The petition for mandamus is denied, as is also the petition for certiorari; and the ex parte appeal is dismissed.

In No. 3242, Justice Ward concurs because he believes there is no justiciable issue.

Harris, C. J., and George Rose Smith, J. dissent in No. 3242.





Dissenting Opinion

George Rose Smith, J.,

(dissenting). It seems to me that in Case No. 3242, the ex parte appeal, the majority are taking an altogether unrealistic position in holding that Wirges should have filed a conventional lawsuit against the court reporter, with a formal complaint, service summons, time for answer, and so forth. I find nothing in our prior decisions that lays down such a requirement.

Wirges filed a motion asking that the court reporter be directed to make available a transcript of the proceedings of March 19, 1963. In substance that motion amounted to exactly the same thing as an application for mandamus. The stenographer is, as we said in Bell v. Rice, 183 Ark. 105, 35 S. W. 2d 88, at all times amenable to the orders of the circuit court itself, acting under the supervision and control of the circuit judge. It would have been a simple matter for the court, in passing upon Wirges’ motion, to have conducted an informal hearing and given to the reporter whatever instructions were thought to be appropriate.
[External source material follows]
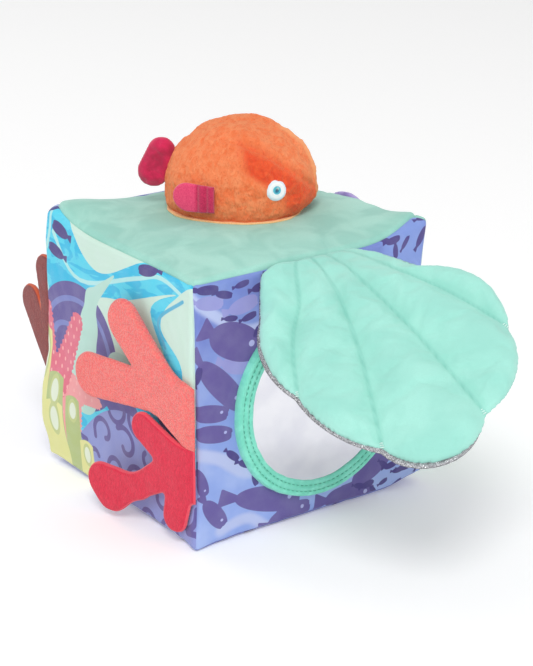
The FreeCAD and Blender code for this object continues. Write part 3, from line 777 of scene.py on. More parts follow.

To me it is unthinkable that this litigant, in order to obtain a record to which in my opinion he was entitled as a matter of right, should be required to file an adversary proceeding merely to convince the circuit judge that he should direct his own stenographer to transcribe his notes.

A comparable situation arises under our own Rule 5. This rule provides that if an appellant thinks that our clerk is in error in refusing to accept a tendered record he may file a motion for a rule to require the clerk to docket the appeal. It has never been suggested that we should have our clerk served with a summons so-that the dispute may be brought to an issue by written pleadings. In my judgment it is equally unreasonable to require this appellant to engage in formal litigation with a court stenographer as a condition to obtaining a transcript of the proceedings.

Harris, C. J., joins in this disent.